- DATA SHOWN
** BEGIN **
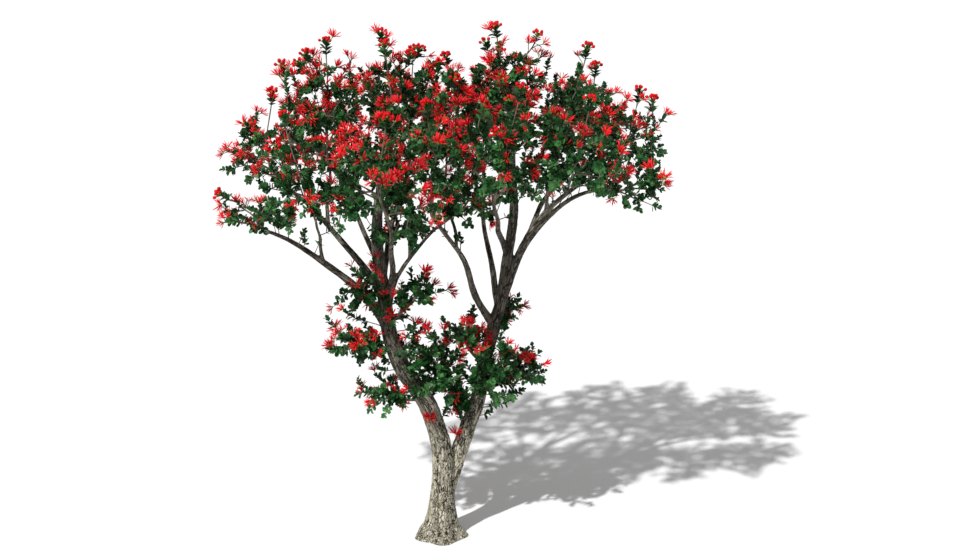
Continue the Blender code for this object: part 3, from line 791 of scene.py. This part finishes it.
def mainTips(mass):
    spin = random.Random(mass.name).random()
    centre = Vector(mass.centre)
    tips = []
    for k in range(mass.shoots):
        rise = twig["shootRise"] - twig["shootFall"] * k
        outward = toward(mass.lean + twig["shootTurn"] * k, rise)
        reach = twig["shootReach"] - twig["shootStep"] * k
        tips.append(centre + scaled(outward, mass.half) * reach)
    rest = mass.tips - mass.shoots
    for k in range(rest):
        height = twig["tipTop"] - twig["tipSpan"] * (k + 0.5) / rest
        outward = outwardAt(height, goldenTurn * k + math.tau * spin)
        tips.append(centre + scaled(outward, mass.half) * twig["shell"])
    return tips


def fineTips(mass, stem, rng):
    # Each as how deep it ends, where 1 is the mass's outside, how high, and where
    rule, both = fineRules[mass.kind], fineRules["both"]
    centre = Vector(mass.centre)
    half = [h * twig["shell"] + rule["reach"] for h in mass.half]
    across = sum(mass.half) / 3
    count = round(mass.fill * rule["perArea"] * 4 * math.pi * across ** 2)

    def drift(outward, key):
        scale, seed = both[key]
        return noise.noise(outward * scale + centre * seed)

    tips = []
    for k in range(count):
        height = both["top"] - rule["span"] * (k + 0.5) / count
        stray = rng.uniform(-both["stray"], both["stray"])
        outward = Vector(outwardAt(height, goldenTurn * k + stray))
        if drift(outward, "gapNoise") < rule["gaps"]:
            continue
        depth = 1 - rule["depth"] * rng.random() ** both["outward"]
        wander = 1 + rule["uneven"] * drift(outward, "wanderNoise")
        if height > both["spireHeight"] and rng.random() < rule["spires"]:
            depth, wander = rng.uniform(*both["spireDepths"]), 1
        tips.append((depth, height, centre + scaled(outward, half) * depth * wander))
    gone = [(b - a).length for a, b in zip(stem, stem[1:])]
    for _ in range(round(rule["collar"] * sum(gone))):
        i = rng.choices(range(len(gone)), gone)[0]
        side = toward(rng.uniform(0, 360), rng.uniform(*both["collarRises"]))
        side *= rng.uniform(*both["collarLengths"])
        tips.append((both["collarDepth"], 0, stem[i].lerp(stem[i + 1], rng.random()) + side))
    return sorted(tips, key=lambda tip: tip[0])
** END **
- GOAL
Copy each line of the data exactly, leaving nothing out.

- PROBLEM SOLUTION
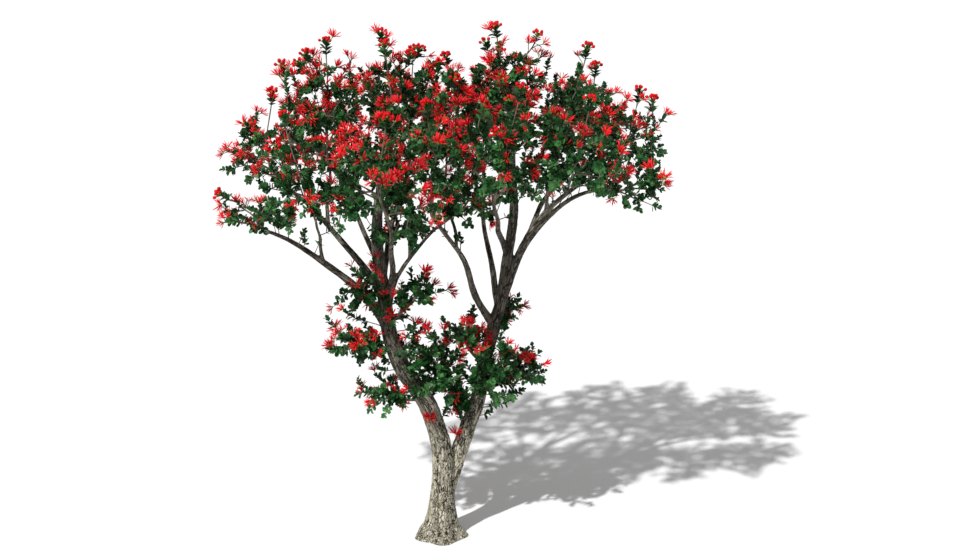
Continue the Blender code for this object: part 3, from line 791 of scene.py. This part finishes it.
def mainTips(mass):
    spin = random.Random(mass.name).random()
    centre = Vector(mass.centre)
    tips = []
    for k in range(mass.shoots):
        rise = twig["shootRise"] - twig["shootFall"] * k
        outward = toward(mass.lean + twig["shootTurn"] * k, rise)
        reach = twig["shootReach"] - twig["shootStep"] * k
        tips.append(centre + scaled(outward, mass.half) * reach)
    rest = mass.tips - mass.shoots
    for k in range(rest):
        height = twig["tipTop"] - twig["tipSpan"] * (k + 0.5) / rest
        outward = outwardAt(height, goldenTurn * k + math.tau * spin)
        tips.append(centre + scaled(outward, mass.half) * twig["shell"])
    return tips


def fineTips(mass, stem, rng):
    # Each as how deep it ends, where 1 is the mass's outside, how high, and where
    rule, both = fineRules[mass.kind], fineRules["both"]
    centre = Vector(mass.centre)
    half = [h * twig["shell"] + rule["reach"] for h in mass.half]
    across = sum(mass.half) / 3
    count = round(mass.fill * rule["perArea"] * 4 * math.pi * across ** 2)

    def drift(outward, key):
        scale, seed = both[key]
        return noise.noise(outward * scale + centre * seed)

    tips = []
    for k in range(count):
        height = both["top"] - rule["span"] * (k + 0.5) / count
        stray = rng.uniform(-both["stray"], both["stray"])
        outward = Vector(outwardAt(height, goldenTurn * k + stray))
        if drift(outward, "gapNoise") < rule["gaps"]:
            continue
        depth = 1 - rule["depth"] * rng.random() ** both["outward"]
        wander = 1 + rule["uneven"] * drift(outward, "wanderNoise")
        if height > both["spireHeight"] and rng.random() < rule["spires"]:
            depth, wander = rng.uniform(*both["spireDepths"]), 1
        tips.append((depth, height, centre + scaled(outward, half) * depth * wander))
    gone = [(b - a).length for a, b in zip(stem, stem[1:])]
    for _ in range(round(rule["collar"] * sum(gone))):
        i = rng.choices(range(len(gone)), gone)[0]
        side = toward(rng.uniform(0, 360), rng.uniform(*both["collarRises"]))
        side *= rng.uniform(*both["collarLengths"])
        tips.append((both["collarDepth"], 0, stem[i].lerp(stem[i + 1], rng.random()) + side))
    return sorted(tips, key=lambda tip: tip[0])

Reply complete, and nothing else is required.